The Jerusalem Post was perhaps the first publication to state emphatically that Giffords’ status as a “Jewish role model” should not be questioned. In fact, in its editorial “Learning Judaism From Giffords,” the Post wrote, “With all our desire for a universally accepted definition of ‘Who is a Jew?’ that would unify the Jewish people, we cannot ignore the complicated reality that many ‘non-Jews’ are much more Jewish than their ‘Jewish’ fellows. Congresswoman Giffords is one of them.”
Blogger Kung Fu Jew posted an angry rant on the JewSchool blog about a Jewish establishment that “frowns on the very substance of her life” as a patrilineal Jew. Giffords, he wrote, is “Jewish enough for the Jewish community to own a side-show of the media circus. Jewish enough to be our martyr, it seems, but not Jewish enough to be treated equally in life.”

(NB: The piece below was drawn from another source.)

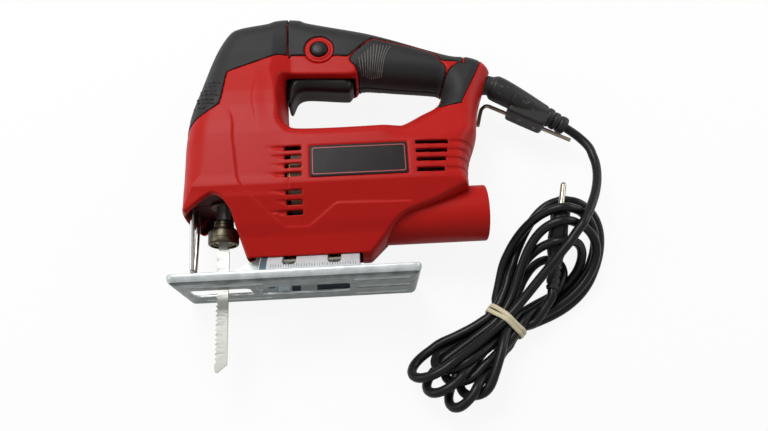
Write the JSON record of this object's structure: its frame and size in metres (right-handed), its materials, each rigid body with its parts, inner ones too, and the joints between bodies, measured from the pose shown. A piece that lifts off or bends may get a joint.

Kung Fu Jew has a point here. I’m sure many synagogues will offer prayers of healing for Giffords and recognize her as a Jewish member of Congress, yet they would be violating their own religious policy if they ever called her to the Torah for an aliya honor.
I really wish we had a consensus on what determines Jewish status through lineage, even if only in the non-Orthodox Jewish community. Certainly we cannot continue to make an exception for athletes, celebrities, and politicians of Jewish patrilineal descent. I’m in agreement with The Jerusalem Post on this matter. If Rep. Gabrielle Giffords considers herself Jewish because her father is Jewish and she lives a Jewish life, then she’s Jewish.
May Rep. Gabrielle Giffords — Gavriela bat Gloria v’Spencer — be granted a speedy and complete recovery.